In all these instances, this was not a matter of conformity, but conscience. As Cardinal John Henry Newman wrote so eloquently,
"The rule and measure of duty is not utility, nor expedience, nor the happiness of the greatest number, nor State convenience, nor fitness, order, and the pulchrum. Conscience is not a long-sighted selfishness, nor a desire to be consistent with oneself; but it is a messenger from Him, who, both in nature and in grace, speaks to us behind a veil, and teaches and rules us by His representatives."
And therein lies the paradox: that Christ speaks to us behind a veil, and yet teaches and rules us by His representatives, just as he commanded his disciples to do everything the Pharisees told them, but not to do what they do. And so we conform in the macro, and discern in the micro.
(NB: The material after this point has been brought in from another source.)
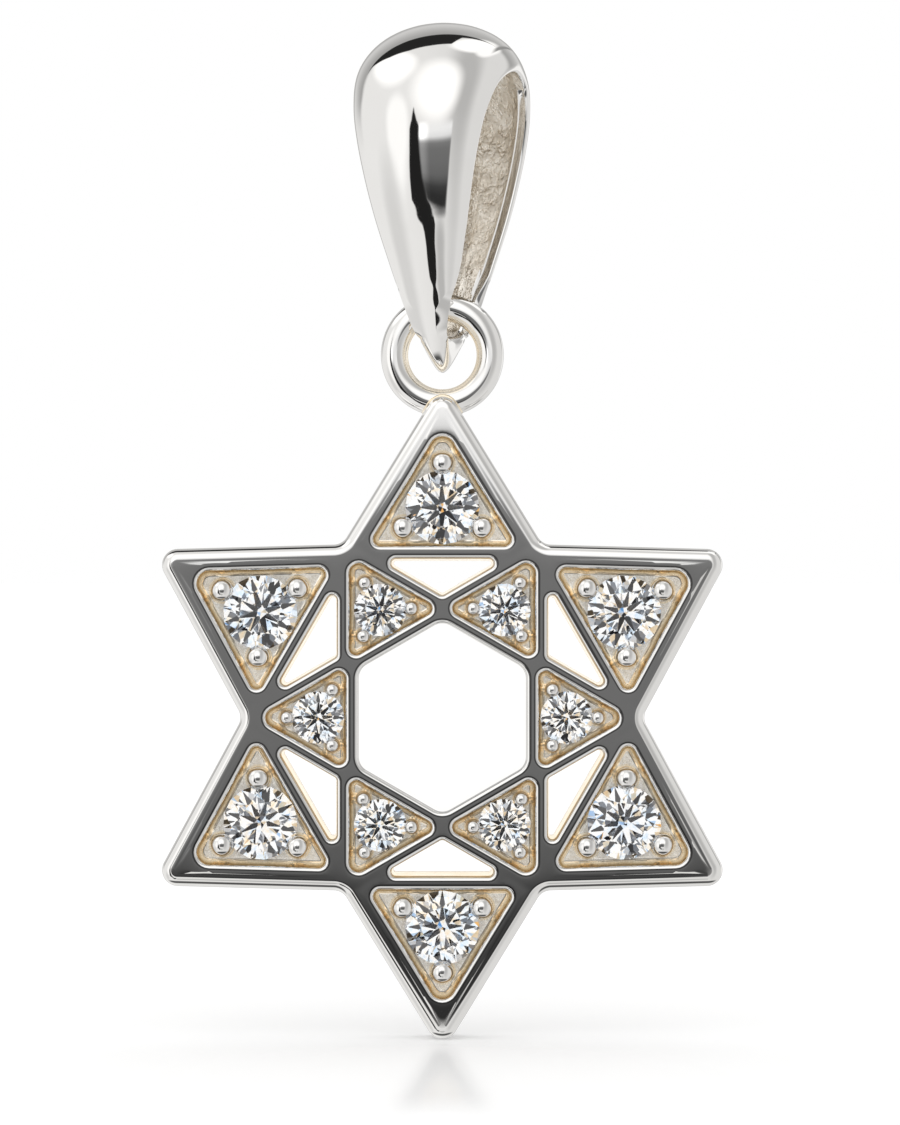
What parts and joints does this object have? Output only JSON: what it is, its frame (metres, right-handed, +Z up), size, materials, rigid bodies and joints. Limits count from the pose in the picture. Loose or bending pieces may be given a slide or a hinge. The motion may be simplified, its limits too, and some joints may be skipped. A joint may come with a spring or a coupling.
{
  "type": "star of david pendant",
  "caption": "Six pointed star pendant with pierced lattice and stones held by bead prongs, hanging by a soldered ring from a hollow tapered bail.",
  "frame": {"origin": "where the chain lies in the bail, at the top of the bail's opening", "axes": "+Z up, along the hanging pendant; the stones face -Y; the star lies in the XZ plane"},
  "size_m": [0.018, 0.0064, 0.0327],
  "materials": {
    "silver": "polished",
    "clear_stone": "faceted and polished"
  },
  "bodies": {
    "bail": {"bail": "silver"},
    "drop": {"star_frame": "silver", "large_stone_1": "clear_stone", "large_stone_2": "clear_stone", "large_stone_3": "clear_stone", "large_stone_4": "clear_stone", "large_stone_5": "clear_stone", "large_stone_6": "clear_stone", "small_stone_1": "clear_stone", "small_stone_2": "clear_stone", "small_stone_3": "clear_stone", "small_stone_4": "clear_stone", "small_stone_5": "clear_stone", "small_stone_6": "clear_stone"}
  },
  "joints": [
    {"name": "drop_swing", "type": "hinge", "parent": "bail", "child": "drop", "pos_m": [0, 0, -0.00747], "axis": [0.9135, -0.4067, 0], "range_deg": [-30, 30]}
  ]
}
My personality as a non-conformist has not changed over the years; it is both surprising and unsurprising that I became a Catholic twenty-five years ago as a teenager, and have remained so to this day by God's grace. In doing so, I have sought to conform my will to Christ's, and my life to the teachings of his Church. I follow the same road as those who have gone before me, rather than bushwhacking and getting lost in the forest. In that, I am a sheep.
But if it is God's will I be a saint, there may come a time in which conforming my life to that of those around me within Her walls and resting in that comfort is not enough, as our Lord told St. Peter, "when you were younger you dressed yourself and went where you wanted; but when you are old you will stretch out your hands, and someone else will dress you and lead you where you do not want to go" (Jn 21:18). This applies to all who wish to follow Christ and be baptized into his death. For the saint must walk alone.